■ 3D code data
+ + + + +

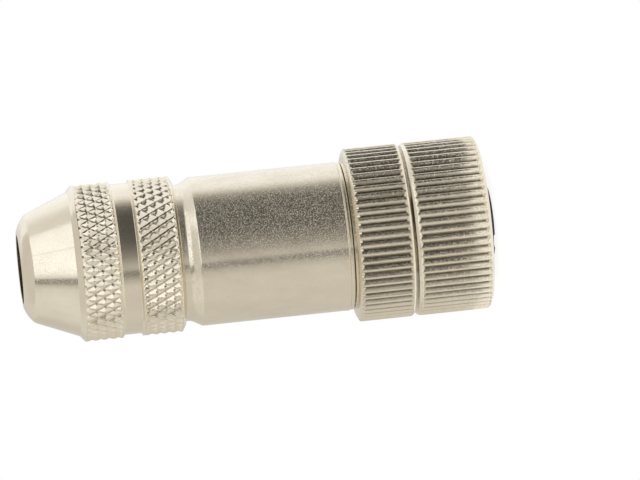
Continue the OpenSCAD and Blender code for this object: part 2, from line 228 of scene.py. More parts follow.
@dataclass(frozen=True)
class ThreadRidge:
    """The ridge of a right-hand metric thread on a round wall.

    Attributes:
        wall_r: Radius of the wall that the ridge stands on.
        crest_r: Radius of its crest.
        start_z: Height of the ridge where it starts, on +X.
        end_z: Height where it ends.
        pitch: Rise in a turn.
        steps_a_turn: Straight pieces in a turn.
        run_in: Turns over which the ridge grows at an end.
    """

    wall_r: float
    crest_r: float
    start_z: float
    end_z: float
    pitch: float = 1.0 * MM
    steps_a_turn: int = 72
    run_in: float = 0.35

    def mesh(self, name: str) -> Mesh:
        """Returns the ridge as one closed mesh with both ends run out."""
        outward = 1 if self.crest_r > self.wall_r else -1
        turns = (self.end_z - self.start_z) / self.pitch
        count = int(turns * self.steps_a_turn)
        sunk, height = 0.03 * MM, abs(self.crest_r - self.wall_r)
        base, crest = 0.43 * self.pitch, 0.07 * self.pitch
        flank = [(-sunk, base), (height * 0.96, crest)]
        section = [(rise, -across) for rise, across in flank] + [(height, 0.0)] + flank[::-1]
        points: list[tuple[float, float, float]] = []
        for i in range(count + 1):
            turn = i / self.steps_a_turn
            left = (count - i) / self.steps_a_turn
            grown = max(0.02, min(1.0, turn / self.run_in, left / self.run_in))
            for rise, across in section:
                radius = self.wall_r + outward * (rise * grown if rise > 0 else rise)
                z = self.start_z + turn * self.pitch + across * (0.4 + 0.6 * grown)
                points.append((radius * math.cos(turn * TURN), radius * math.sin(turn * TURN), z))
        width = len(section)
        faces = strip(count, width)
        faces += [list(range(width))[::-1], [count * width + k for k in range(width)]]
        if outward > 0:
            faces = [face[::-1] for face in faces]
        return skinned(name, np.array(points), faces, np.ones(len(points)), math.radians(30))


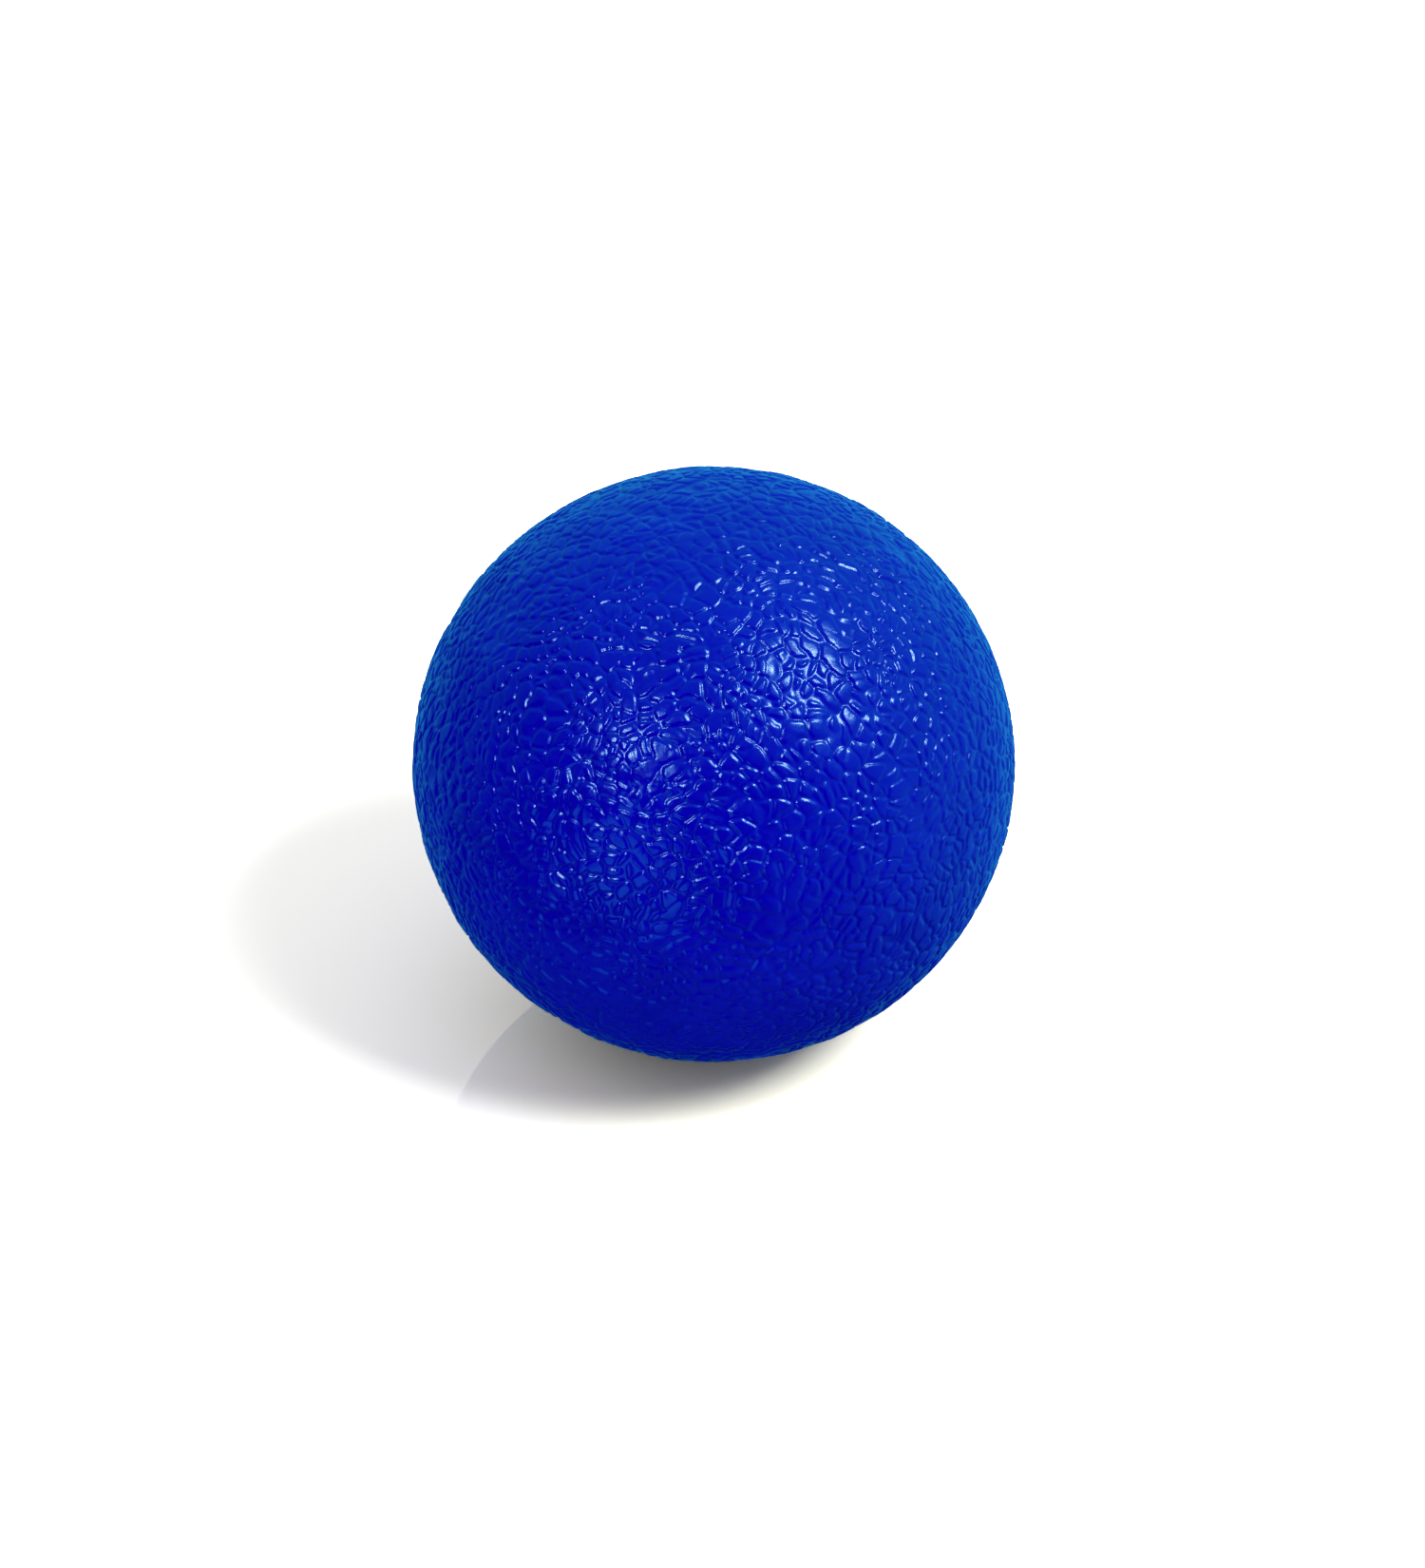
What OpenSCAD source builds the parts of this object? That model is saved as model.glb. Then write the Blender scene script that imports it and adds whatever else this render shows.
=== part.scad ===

+ + + + +

■ Given task
Copy in full each line that holds the word "object".

■ Result for this exercise
Continue the OpenSCAD and Blender code for this object: part 2, from line 228 of scene.py. More parts follow.
What OpenSCAD source builds the parts of this object? That model is saved as model.glb. Then write the Blender scene script that imports it and adds whatever else this render shows.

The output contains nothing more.